860 S.E.2d 21
N.C. Ct. App.2021Background
- Officer Peeler stopped a Lincoln Town Car for a seatbelt violation and smelled burnt marijuana; Defendant Parker was the driver and Billy Ray Neal the front passenger.
- Neal admitted he had smoked a marijuana joint and produced a partially smoked joint from his sock; Peeler requested backup and, after both men exited the car, searched the vehicle.
- The search uncovered two digital scales, a pill in a plastic bag, and a cloth containing two gray rock‑like substances; Parker was arrested and charged with two counts of felony possession of a Schedule I controlled substance.
- Parker moved to suppress, arguing the odor of burned marijuana is indistinguishable from legal hemp and therefore insufficient for probable cause; the trial court denied the motion orally.
- At trial an SBI expert identified the gray rocks as cyclopropylfentanyl and the pill as N‑ethylpentylone (both treated as Schedule I analogues); Parker requested special jury instructions on (1) whether the substances were controlled substances and (2) whether he knowingly possessed those substances; the court denied the special instructions, convicted Parker, and he appealed.

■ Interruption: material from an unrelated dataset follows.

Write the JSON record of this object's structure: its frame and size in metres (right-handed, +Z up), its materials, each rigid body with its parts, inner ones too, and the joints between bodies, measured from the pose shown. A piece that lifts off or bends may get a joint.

- The Court of Appeals affirmed: (1) the vehicle search was supported by probable cause (odor + passenger admission + physical joint), and (2) the jury instructions were proper (classification was a legal question / undisputed expert testimony and the knowing‑identity footnote was not required given Parker’s generalized denial of knowledge).
Issues
| Issue | State's Argument | Parker's Argument | Held |
|---|---|---|---|
| 1. Was the warrantless search of the car supported by probable cause (given hemp legalization)? | Probable cause existed based on odor of marijuana, passenger Neal’s admission and the partially smoked joint; motor‑vehicle exception applied. | Odor alone is unreliable post‑hemp legalization; court erred in denying suppression, failed to issue written findings, and probable cause wasn’t particularized to Parker. | Affirmed. Oral findings suffice absent a material factual conflict; combined odor, admission, and physical joint provided probable cause to search the vehicle. |
| 2. Were jury instructions erroneous by stating the substances were controlled and by omitting an instruction requiring Parker to know the substance’s identity? | Classification is a legal question and/or supported by uncontroverted expert testimony; Parker could argue lack of knowing possession to jury. | Jury should decide whether the substances were Schedule I and jury should be instructed that Parker had to know the identity of the substance. | Affirmed. Court properly instructed that the substances were controlled (legal determination and undisputed expert evidence); the extra knowing‑identity footnote was unnecessary because Parker denied any knowledge of drugs (no prerequisite for that special instruction). |
Key Cases Cited
- State v. Bartlett, 368 N.C. 309 (written findings for suppression motions not required absent a material conflict in the evidence)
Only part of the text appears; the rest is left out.